В книгах Кавабаты много о преодоление, но и о приятие жизни: ибо для чего дана иначе?
В книгах Кавабаты много грусти, снежности, нежности.
И пронзительно звучит голос бамбука, равный модуляционным окрасом красоте цветению персика.
МЕРА МОЭМА
Есть в русском варианте Сомерсета Моэма нечто успокоительное: в ритмике фраз, в последовательности абзацев: даже если сюжет трагичен, как, скажем, в хрестоматийном «Дожде»…
Яркое неистовство Стрикленда, представленное подобным вариантом последовательно-мраморного, отчасти линейного языка и сглажено, и подчёркнуто одновременно; причём кажется, что Моэм умеет всё: показать сложность людских взаимоотношений, нарисовать пейзаж, чётко зафиксировать поэтапное развитие людских душ: или – внутреннего мира людей, ибо, чрезвычайно интересуясь сводом великой мистической литературы, Моэм, очевидно, не был верующим…
Он живописует любую обстановку: от лачуги до особняка так, что видишь её, можно потрогать обивку дивана, или восхититься столиком-буль…
Но главное – люди, люди, их гирлянды, их внутренние бездны, упакованные в телесную оболочку, их возможности.
Блестящий вечный искатель истины Ларри Даррелл из «Острия бритвы» завораживает и покоряет: хотя бы на уровне человеческого обаяния: Моэм пишет о человеке выдающемся, но оставившем след только в нескольких людях, отнюдь не в человеческих множествах.
Глубокой музыкой звучащая история Дриффилда: такая тёмная в начале, восходящая к блеску снежных пиков успеха, и вместе ставящаяся оный вообще под сомнение…

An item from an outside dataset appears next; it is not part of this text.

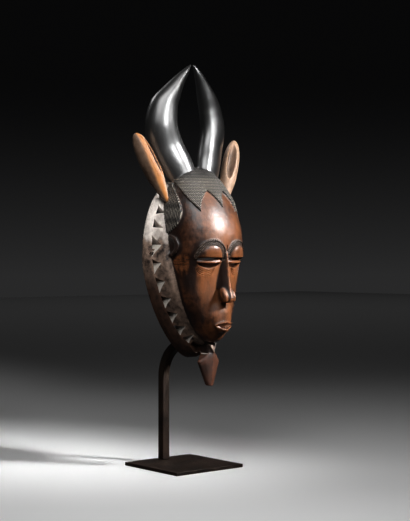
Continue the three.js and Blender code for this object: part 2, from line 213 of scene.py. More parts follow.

Не надо сравнений с Томасом Гарди: тут всё – от Моэма, его видения жизни.
О последнем много говорилось в книгах его мемуарно-эссеистического характера, таких, как «Подводя итоги».
Он рано начал их подводить: когда впереди было ещё много десятилетий, о чём писатель, разумеется, не мог знать.
Но подводит их так мудро, рассуждения столь весомы, что чтение превращается в захватывающее действо.
И язык, язык…
Русский Моэм очень успокоительно действует на психику: даже и сарказмом своим.
ИСТИНЫ ИВЛИНА ВО
Страшная, и столь высоко сделанная «Незабвенная», — высоко, сколь можно судить по русскому переводу, — вероятно, на английском сильнее, но и русского достаточно, чтобы судить о возможностях Во.
Он пишет поэтично – о том, что исключает всякую поэзию: о стерильном, некогда потрясшем его похоронном процессе, как он поставлен в США: с дьявольской какой-то, порой отдающей Древним Египтом роскошью, с массою, деталей, что врезаются в память с алмазной силою…
…этот отвратительный виртуоз-бальзамировщик Джойбой!
Это очаровательная, дистилированно глупая Эме…
Насмешничающий талант, поэт Деннис, отчасти играющий своей жизнью, если уж она так играет им; и зелёные пространства «Шелестящего дола» — огромного кладбища, вокруг которого, как вкруг пародийной оси, вращается действо: наматывающее на себя судьбы…
«Мерзкая плоть» слишком отлична от «Незабвенной»: точно вся составлена из заострённых блоков, поражающих цель, и воздействующих на сознание…
Во пускал стрелы: изыскано и точно; сатира, оттенялась лиризмом: как это ни парадоксально; и дребезжащее пространство «Мерзкой плоти» уравновешивалось плавным развитием «Возвращения в Брайдсхед», где великолепное качество портретного мастерства восхищало…
Галерея людей проходила перед глазами: растерянных и возвышенных, богатых и добивающихся богатства, страдающих, пьющих, иронизирующих…
Была в его книгах эстетика эксцентрики и уникальность; была в его сатире свифтовская сила.